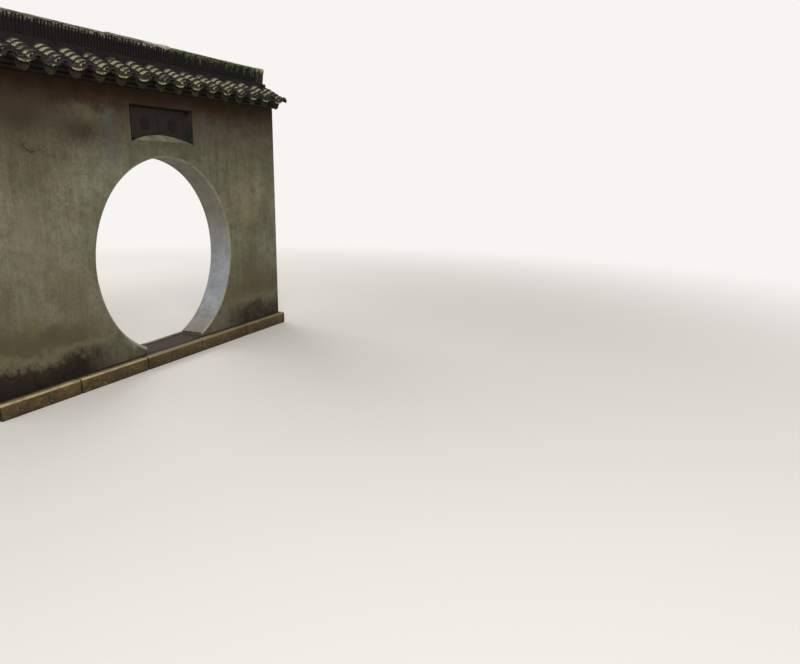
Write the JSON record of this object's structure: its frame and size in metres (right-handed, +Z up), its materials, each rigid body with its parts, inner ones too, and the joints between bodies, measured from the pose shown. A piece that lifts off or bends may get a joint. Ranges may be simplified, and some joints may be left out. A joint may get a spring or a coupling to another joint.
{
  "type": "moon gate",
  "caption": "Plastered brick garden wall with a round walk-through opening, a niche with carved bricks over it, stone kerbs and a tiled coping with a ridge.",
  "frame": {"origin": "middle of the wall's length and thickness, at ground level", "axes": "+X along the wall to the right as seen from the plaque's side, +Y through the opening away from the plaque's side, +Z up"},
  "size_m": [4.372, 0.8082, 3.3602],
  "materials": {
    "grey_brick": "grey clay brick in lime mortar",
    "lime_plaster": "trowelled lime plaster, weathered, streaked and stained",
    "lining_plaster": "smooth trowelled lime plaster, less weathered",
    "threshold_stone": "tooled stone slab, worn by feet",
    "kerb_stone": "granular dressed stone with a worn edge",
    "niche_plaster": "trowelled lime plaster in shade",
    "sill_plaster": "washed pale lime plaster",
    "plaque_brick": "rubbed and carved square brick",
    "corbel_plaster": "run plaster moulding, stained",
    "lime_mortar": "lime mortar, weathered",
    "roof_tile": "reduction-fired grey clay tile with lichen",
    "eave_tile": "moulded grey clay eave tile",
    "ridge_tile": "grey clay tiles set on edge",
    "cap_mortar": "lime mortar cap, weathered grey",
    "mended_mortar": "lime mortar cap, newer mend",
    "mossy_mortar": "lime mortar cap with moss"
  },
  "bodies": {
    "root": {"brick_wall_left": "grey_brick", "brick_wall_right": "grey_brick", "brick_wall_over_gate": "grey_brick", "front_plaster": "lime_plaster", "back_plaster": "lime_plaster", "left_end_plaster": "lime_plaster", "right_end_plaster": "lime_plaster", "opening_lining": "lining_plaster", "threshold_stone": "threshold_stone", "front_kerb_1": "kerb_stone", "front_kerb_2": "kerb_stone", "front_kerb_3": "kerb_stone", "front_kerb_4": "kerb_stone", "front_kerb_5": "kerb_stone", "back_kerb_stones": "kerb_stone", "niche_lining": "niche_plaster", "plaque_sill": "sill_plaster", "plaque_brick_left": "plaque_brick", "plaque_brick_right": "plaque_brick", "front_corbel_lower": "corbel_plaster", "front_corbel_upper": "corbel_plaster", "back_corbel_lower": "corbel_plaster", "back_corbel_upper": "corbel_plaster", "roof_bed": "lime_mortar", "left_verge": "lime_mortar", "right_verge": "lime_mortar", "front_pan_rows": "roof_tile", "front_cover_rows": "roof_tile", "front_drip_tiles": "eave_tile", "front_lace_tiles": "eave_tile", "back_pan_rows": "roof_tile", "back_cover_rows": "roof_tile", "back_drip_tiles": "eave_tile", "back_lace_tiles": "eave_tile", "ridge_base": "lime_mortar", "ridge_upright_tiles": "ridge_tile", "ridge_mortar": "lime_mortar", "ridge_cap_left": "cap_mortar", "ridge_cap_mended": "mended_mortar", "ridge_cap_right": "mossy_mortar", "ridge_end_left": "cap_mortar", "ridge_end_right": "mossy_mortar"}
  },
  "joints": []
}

------------------------------

Goal
Check each line above for "materials" and return the ones that have it.

Final result
Write the JSON record of this object's structure: its frame and size in metres (right-handed, +Z up), its materials, each rigid body with its parts, inner ones too, and the joints between bodies, measured from the pose shown. A piece that lifts off or bends may get a joint. Ranges may be simplified, and some joints may be left out. A joint may get a spring or a coupling to another joint.
  "materials": {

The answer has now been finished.